> _Object modeling scripts_

------------------------------

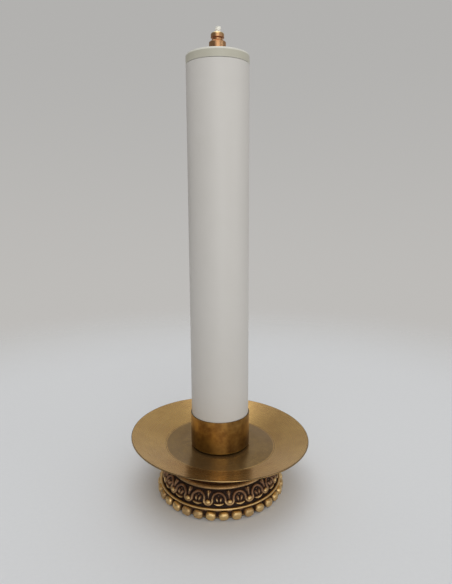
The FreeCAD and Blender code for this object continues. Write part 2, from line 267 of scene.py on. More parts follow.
def frieze_relief(across, down):
    """Height of the carving in mm at points across from an arch's middle and down from the top."""
    side = np.abs(across)
    gap = HALF_PITCH - side
    ribbon = np.minimum(
        arc_distance(side, down, ARCH, -90, 14),
        arc_distance(gap, down, (0.0, CUP[1], CUP[2]), -14, 90),
    )
    height = dome(ribbon / RIBBON, 1.8)
    lean = math.radians(17)
    from_side, from_down = side - PETAL[0], down - PETAL[1]
    petal_across = from_side * math.cos(lean) + from_down * math.sin(lean)
    petal_down = from_down * math.cos(lean) - from_side * math.sin(lean)
    petal_width = 1.35 - 0.2 * np.clip(petal_down, -PETAL_HALF_LENGTH, PETAL_HALF_LENGTH)
    petal = np.hypot(petal_across / petal_width, petal_down / PETAL_HALF_LENGTH)
    height = np.maximum(height, dome(petal, 1.9))
    seed = np.hypot(side / 0.9, (down - 5.4) / 1.0)
    height = np.maximum(height, dome(seed, 1.0))
    tulip_half = np.interp(down, (0.2, 1.3, 2.6, 4.8, 8.8), (1.0, 2.6, 2.5, 1.25, 0.7))
    tulip = dome(np.clip(gap / tulip_half, 0, 1), np.interp(down, (1, 4, 8), (2.5, 2.2, 1.5)))
    tulip = tulip * np.interp(down, (0.2, 1.2, 8.0, 8.8), (0, 1, 1, 0))
    crease = 1 - 0.55 * np.exp(-((gap - 1.05) / 0.35) ** 2) * np.interp(down, (2.2, 4.0), (1, 0))
    height = np.maximum(height, tulip * crease)
    ball = np.hypot(gap / 2.95, (down - 11.4) / 2.6)
    height = np.maximum(height, dome(ball, 2.6))
    tongue_line = 14.0 - 0.06 * side ** 2
    tongue_half = 1.75 * np.clip(1 - side / TONGUE_REACH, 0, None) ** 0.55 + 1e-3
    tongue = (down - tongue_line) / tongue_half
    return np.maximum(height, np.where(side < TONGUE_REACH, dome(tongue, 2.0), 0))


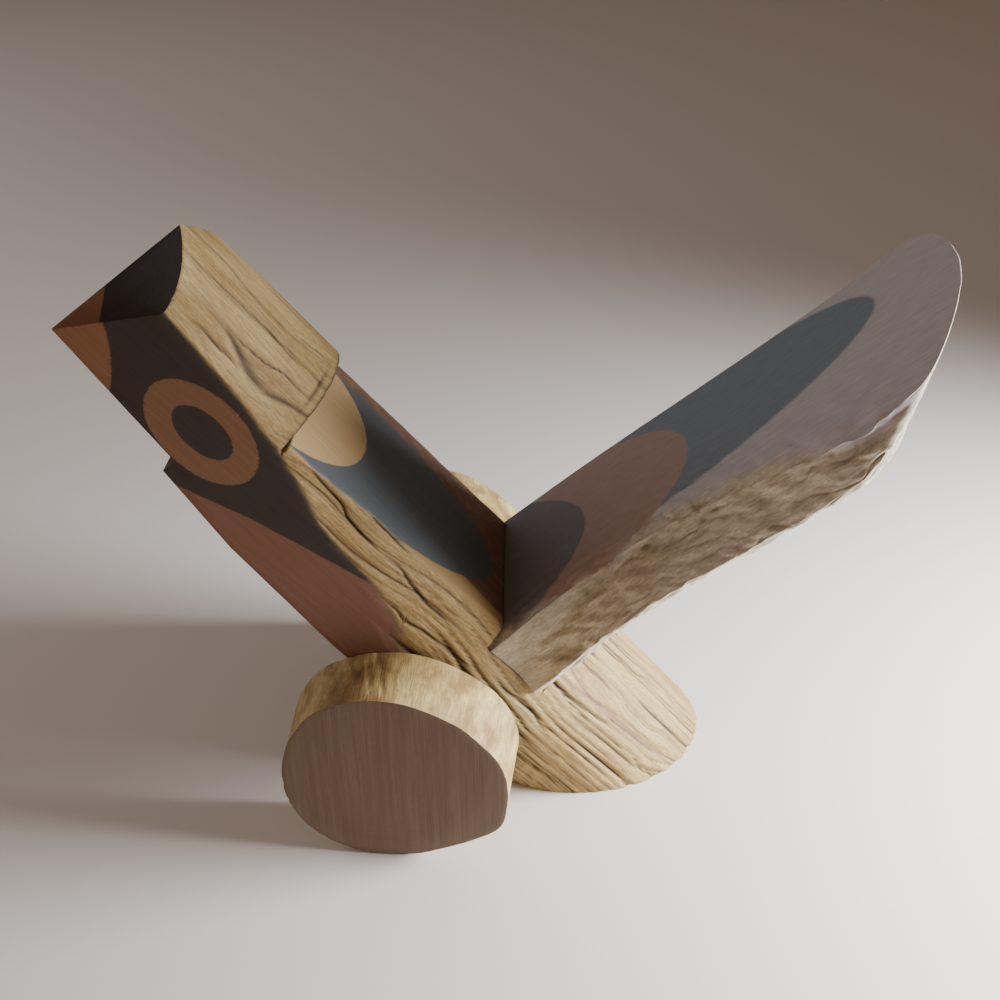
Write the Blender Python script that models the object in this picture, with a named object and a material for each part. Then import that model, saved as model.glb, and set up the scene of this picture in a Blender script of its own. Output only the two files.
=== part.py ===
"""Rustic log aeroplane: a leaning sawn log as fuselage, one upright blade of split log, two log-slice wheels.

Metres, +Z up. X runs from the nose (-X) to the foot (+X), Y across the wheels, and Z = 0 is the floor.
The origin is the middle of the whole object's box, on the floor.
"""

from math import copysign, cos, exp, pi, radians, sin, sqrt

import bpy
import numpy as np
from mathutils import Matrix, Vector

MM = 0.001
GAP = 0.3  # clearance between touching pieces, mm

# Fuselage log, mm. Its own side view has u along the log, nose to foot, and m out of its back.
LOG_LEAN = radians(51.0)  # slope of the side view's u below the horizontal
LOG_MID = (-33.4, 0.0, 70.0)  # where u = m = 0
LOG_RADIUS = (32.2, 33.0)  # at u = -100 and u = +100
LOG_ACROSS = (-9.9, 9.5)  # the core's Y at the same two stations
LOG_DEPTH = (4.2, -1.8)  # the core's m at the same two stations
LOG_ENDS = (-170.0, 165.0)  # untrimmed ends, u
LOG_SWELL = (0.13, radians(209), radians(22), 0.0, 65.0)  # share, direction, spread, and the u it fades between
SIDE_FACE_Y = -34.2  # sawn flat that carries the roundel
WHEEL_SEAT_Y = 34.0  # spot face for the right wheel
BELLY = [(-200, 8.7), (-86, -3.7), (-86, -8.6), (-57, -13.0), (0, -15.8), (150, -23.0)]  # sawn belly, (u, m)
NOSE_TIP = Vector((-115.4, -34.2, 173.4))
NOSE_RIDGE = Vector((-85.7, -14.3, 193.1))  # far end of the ridge between the two nose facets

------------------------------

> _Task goal_
Nothing should be left out: repeat all of the data exactly.

> _Result for this exercise_
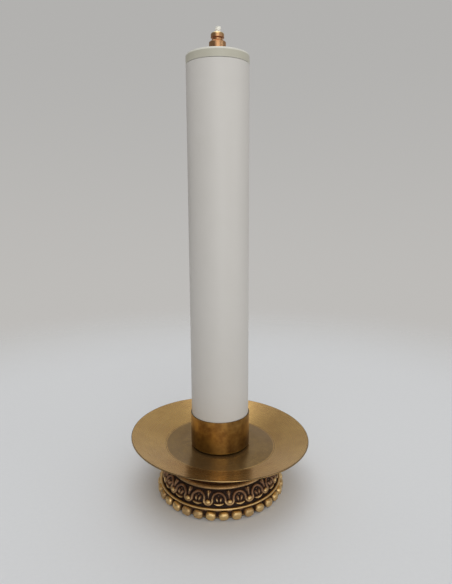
The FreeCAD and Blender code for this object continues. Write part 2, from line 267 of scene.py on. More parts follow.
def frieze_relief(across, down):
    """Height of the carving in mm at points across from an arch's middle and down from the top."""
    side = np.abs(across)
    gap = HALF_PITCH - side
    ribbon = np.minimum(
        arc_distance(side, down, ARCH, -90, 14),
        arc_distance(gap, down, (0.0, CUP[1], CUP[2]), -14, 90),
    )
    height = dome(ribbon / RIBBON, 1.8)
    lean = math.radians(17)
    from_side, from_down = side - PETAL[0], down - PETAL[1]
    petal_across = from_side * math.cos(lean) + from_down * math.sin(lean)
    petal_down = from_down * math.cos(lean) - from_side * math.sin(lean)
    petal_width = 1.35 - 0.2 * np.clip(petal_down, -PETAL_HALF_LENGTH, PETAL_HALF_LENGTH)
    petal = np.hypot(petal_across / petal_width, petal_down / PETAL_HALF_LENGTH)
    height = np.maximum(height, dome(petal, 1.9))
    seed = np.hypot(side / 0.9, (down - 5.4) / 1.0)
    height = np.maximum(height, dome(seed, 1.0))
    tulip_half = np.interp(down, (0.2, 1.3, 2.6, 4.8, 8.8), (1.0, 2.6, 2.5, 1.25, 0.7))
    tulip = dome(np.clip(gap / tulip_half, 0, 1), np.interp(down, (1, 4, 8), (2.5, 2.2, 1.5)))
    tulip = tulip * np.interp(down, (0.2, 1.2, 8.0, 8.8), (0, 1, 1, 0))
    crease = 1 - 0.55 * np.exp(-((gap - 1.05) / 0.35) ** 2) * np.interp(down, (2.2, 4.0), (1, 0))
    height = np.maximum(height, tulip * crease)
    ball = np.hypot(gap / 2.95, (down - 11.4) / 2.6)
    height = np.maximum(height, dome(ball, 2.6))
    tongue_line = 14.0 - 0.06 * side ** 2
    tongue_half = 1.75 * np.clip(1 - side / TONGUE_REACH, 0, None) ** 0.55 + 1e-3
    tongue = (down - tongue_line) / tongue_half
    return np.maximum(height, np.where(side < TONGUE_REACH, dome(tongue, 2.0), 0))


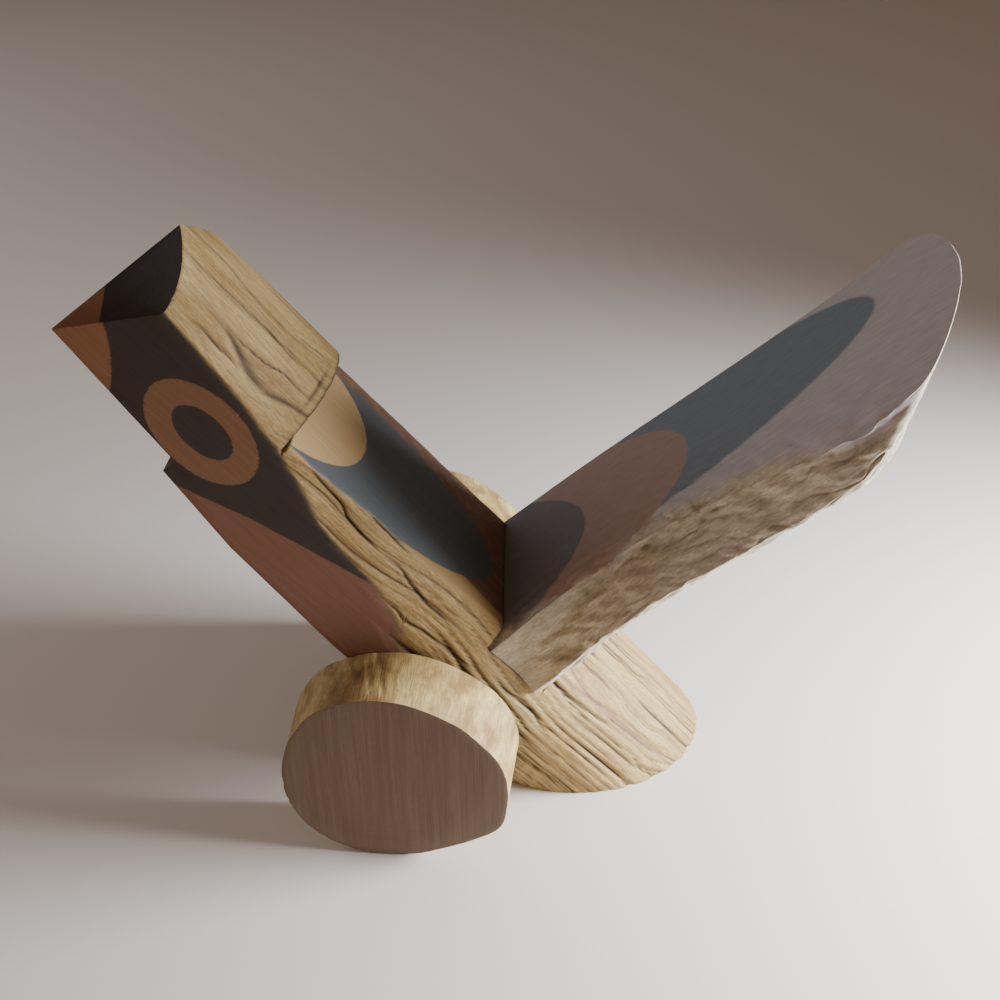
Write the Blender Python script that models the object in this picture, with a named object and a material for each part. Then import that model, saved as model.glb, and set up the scene of this picture in a Blender script of its own. Output only the two files.
=== part.py ===
"""Rustic log aeroplane: a leaning sawn log as fuselage, one upright blade of split log, two log-slice wheels.

Metres, +Z up. X runs from the nose (-X) to the foot (+X), Y across the wheels, and Z = 0 is the floor.
The origin is the middle of the whole object's box, on the floor.
"""

from math import copysign, cos, exp, pi, radians, sin, sqrt

import bpy
import numpy as np
from mathutils import Matrix, Vector

MM = 0.001
GAP = 0.3  # clearance between touching pieces, mm

# Fuselage log, mm. Its own side view has u along the log, nose to foot, and m out of its back.
LOG_LEAN = radians(51.0)  # slope of the side view's u below the horizontal
LOG_MID = (-33.4, 0.0, 70.0)  # where u = m = 0
LOG_RADIUS = (32.2, 33.0)  # at u = -100 and u = +100
LOG_ACROSS = (-9.9, 9.5)  # the core's Y at the same two stations
LOG_DEPTH = (4.2, -1.8)  # the core's m at the same two stations
LOG_ENDS = (-170.0, 165.0)  # untrimmed ends, u
LOG_SWELL = (0.13, radians(209), radians(22), 0.0, 65.0)  # share, direction, spread, and the u it fades between
SIDE_FACE_Y = -34.2  # sawn flat that carries the roundel
WHEEL_SEAT_Y = 34.0  # spot face for the right wheel
BELLY = [(-200, 8.7), (-86, -3.7), (-86, -8.6), (-57, -13.0), (0, -15.8), (150, -23.0)]  # sawn belly, (u, m)
NOSE_TIP = Vector((-115.4, -34.2, 173.4))
NOSE_RIDGE = Vector((-85.7, -14.3, 193.1))  # far end of the ridge between the two nose facets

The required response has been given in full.